In Indonesia, Popular Memory Fights Against Official Amnesia

Sixty years ago today, the Indonesian army seized power and began a campaign of mass murder to annihilate the country’s left. Relatives of the victims are still fighting against a culture of amnesia about one of the century’s bloodiest massacres.

Indonesians Confront Anti-Communist Massacres In 1965

Seventy-five-year-old Sri Muhayati holds a photograph of her parents on May 6, 2016, in Yogyakarta, Indonesia, who died in the 1965 mass murders due to suspected ties to the PKI. (Ulet Ifansasti / Getty Images)


Behind a low wall on a traffic-choked stretch of Denpasar’s east side, a small courtyard insists that Bali’s famous “paradise” has a history. And that history is troubled.

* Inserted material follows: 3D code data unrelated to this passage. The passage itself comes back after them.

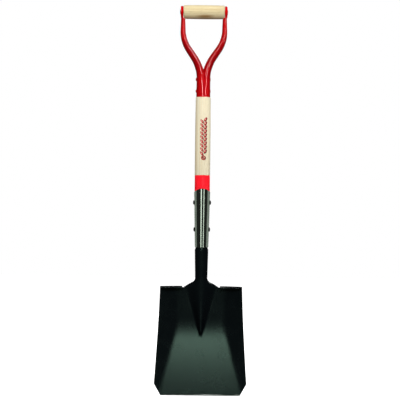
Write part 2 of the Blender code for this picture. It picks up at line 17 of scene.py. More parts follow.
import bmesh
import bpy
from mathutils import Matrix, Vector

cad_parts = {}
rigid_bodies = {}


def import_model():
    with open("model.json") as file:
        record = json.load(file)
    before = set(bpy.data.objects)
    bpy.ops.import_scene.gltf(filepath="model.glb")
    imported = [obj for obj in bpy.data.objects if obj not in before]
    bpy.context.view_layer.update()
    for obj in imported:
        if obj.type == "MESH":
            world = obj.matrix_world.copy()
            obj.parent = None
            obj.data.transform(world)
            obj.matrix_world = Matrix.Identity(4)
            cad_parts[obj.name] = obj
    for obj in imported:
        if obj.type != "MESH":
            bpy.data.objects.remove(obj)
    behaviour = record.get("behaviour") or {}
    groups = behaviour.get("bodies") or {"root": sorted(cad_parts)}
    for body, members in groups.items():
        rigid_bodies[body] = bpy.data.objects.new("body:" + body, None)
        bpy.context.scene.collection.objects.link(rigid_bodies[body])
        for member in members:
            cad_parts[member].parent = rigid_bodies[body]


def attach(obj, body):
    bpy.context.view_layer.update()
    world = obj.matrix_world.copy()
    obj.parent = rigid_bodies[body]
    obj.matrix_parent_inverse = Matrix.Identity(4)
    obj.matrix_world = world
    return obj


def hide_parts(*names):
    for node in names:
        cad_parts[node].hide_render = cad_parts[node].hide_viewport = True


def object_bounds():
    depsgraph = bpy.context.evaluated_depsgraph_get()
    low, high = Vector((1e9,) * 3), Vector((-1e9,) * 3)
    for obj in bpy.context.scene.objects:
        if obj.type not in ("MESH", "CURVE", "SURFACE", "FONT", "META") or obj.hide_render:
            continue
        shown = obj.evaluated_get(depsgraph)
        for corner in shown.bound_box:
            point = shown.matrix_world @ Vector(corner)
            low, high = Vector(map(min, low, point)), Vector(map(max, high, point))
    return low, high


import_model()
CAD_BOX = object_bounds()

LOG = logging.getLogger("shovel")

MM = 0.001
GRIP_HEIGHT = 1007.2 * MM
GRIP_RADIUS = 18.5 * MM
HANG_HEIGHT = GRIP_HEIGHT - GRIP_RADIUS  # the frame's origin, above the cutting edge
GAP = 0.3 * MM  # between pieces that touch
THROUGH = 30.0 * MM  # half the length of a drill that passes right through the shovel
TURNED_POINTS = 128  # round a turned wooden piece
HOLE_POINTS = 48  # round a hole or a rivet

Colour = tuple[float, float, float]
Place = tuple[float, float, float]
Point = tuple[float, float]
Outline = Callable[[float, float], Point]  # from a spot of the unit square to a place
Piece = bpy.types.Object
Socket = bpy.types.NodeSocket


# ---- Small sums ---------------------------------------------------------------------------
def blend(low: float, high: float, share: float) -> float:
    """Return the straight mix of two values."""
    return low + (high - low) * share


def ease(value: float, start: float, end: float) -> float:
    """Return 0 at start and 1 at end, flat at both ends."""
    t = min(1.0, max(0.0, (value - start) / (end - start)))
    return t * t * (3.0 - 2.0 * t)


def along_points(points: Sequence[Point], value: float) -> float:
    """Return the height of a line drawn through (position, height) points.

    Args:
        points: the line's points, in rising order of position.
        value: the position asked for.

    Returns:
        The line's height there; past either end, the end's own height.
    """
    for (x0, v0), (x1, v1) in zip(points, points[1:]):
        if value <= x1:
            return blend(v0, v1, max(0.0, (value - x0) / (x1 - x0)))
    return points[-1][1]


def scatter(column: int, row: int) -> float:
    """Return a fixed number from 0 to 1 for a cell, the same in every run."""
    return math.sin(column * 127.1 + row * 311.7) * 43758.5453 % 1.0


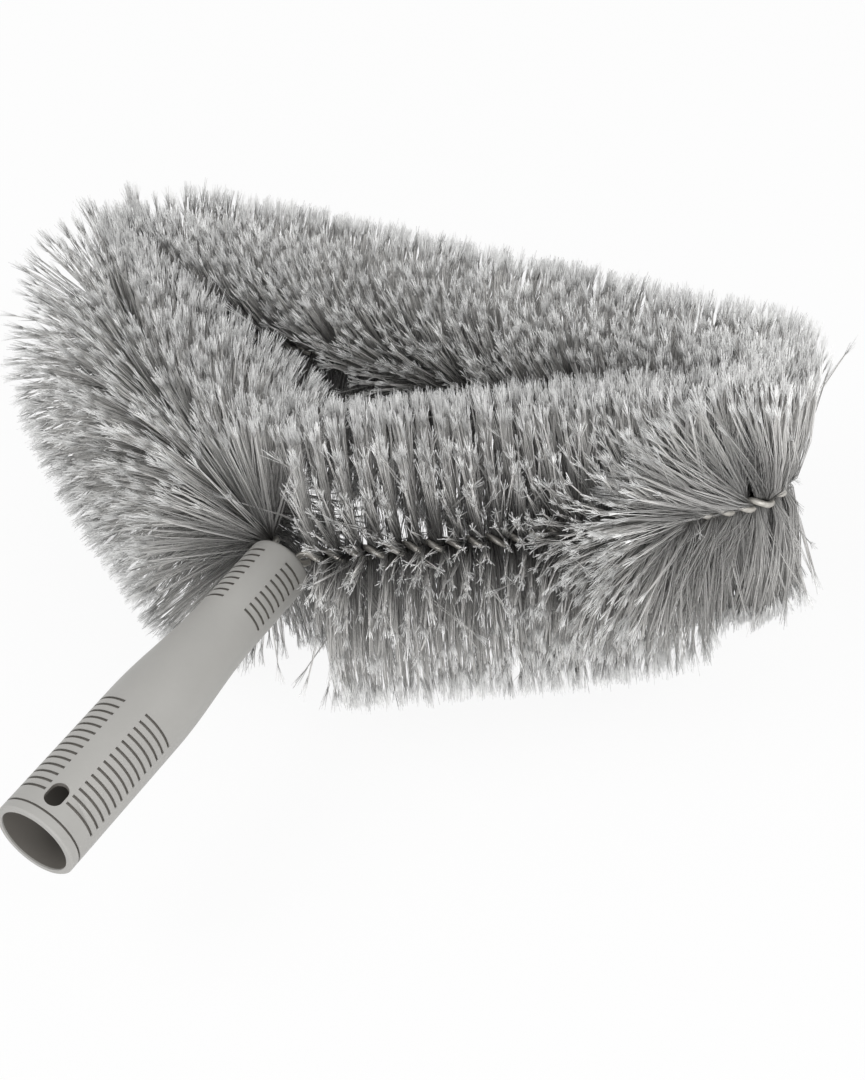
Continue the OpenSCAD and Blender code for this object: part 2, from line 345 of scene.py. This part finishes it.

On a brick wall is a simple injunction — “Forgive but never forget” — and in the center stands a white bust of a schoolteacher, I Gusti Made Raka, who was murdered in the wave of anti-communist killings that swept the island in late 1965 and early 1966. This is Taman 65, a family-made memorial built on the site of a home razed by a mob. With its punk DIY attitude, it is one of the most quietly radical public spaces in Indonesia today.

Taman 65 (“65 Park”) is not a state monument, and that is the point. There are no official memorials to the 500,000 to 1,000,000 Indonesians killed in a massive anti-communist bloodbath. Many more were imprisoned, tortured, and raped during Suharto’s New Order dictatorship, which began with a military coup sixty years ago today.